Robinson-Thorpe said she has never—“not once”—been cited for any violations by LCI.

The program is not working anyway, said Robinson-Thorpe. Anyone can just take down a smoke detector after the inspector leaves, she said. What LCI should do is inspect all properties regularly and charge only when violations are found, she said.

Robinson-Thorpe’s call for a review of the licensing program is headed next to the aldermanic Legislation Committee.

Responding to Robinson-Thorpe’s call for the elimination of fees for landlords without violations, Johnson said the fees cover the cost of licensing program. The program is necessary in a town where 77 percent homes are rentals, and where the housing stock is the second oldest in the country, he said.

Taking up Castro’s argument, Johnson said a “significant number” of the city’s renters are people living on low incomes and “often don’t have voices.” They may be afraid to lose their apartments if they complain.

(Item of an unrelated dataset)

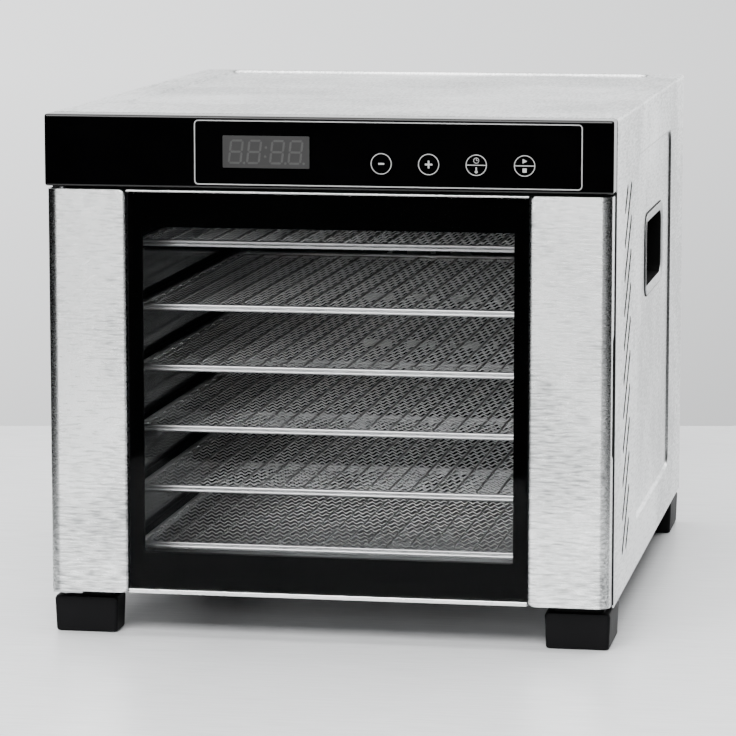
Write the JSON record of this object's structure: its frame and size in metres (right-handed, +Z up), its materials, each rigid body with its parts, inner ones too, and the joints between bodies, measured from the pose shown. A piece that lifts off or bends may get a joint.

“What’s the definition of a good landlord is the other thing,” Johnson said. A landlord might be treating his tenants perfectly; that doesn’t mean he’s checked the fire escape, or cleaned the furnace, he said.

“I want to get away from the idea of a good landlord or a bad landlord,” he said. “People are running businesses and should be subject to certain minimum standards just like most businesses are. ... If I have a restaurant and I say I have a really good kitchen, does that mean the health department shouldn’t make sure? These are people’s homes and these are people’s lives.”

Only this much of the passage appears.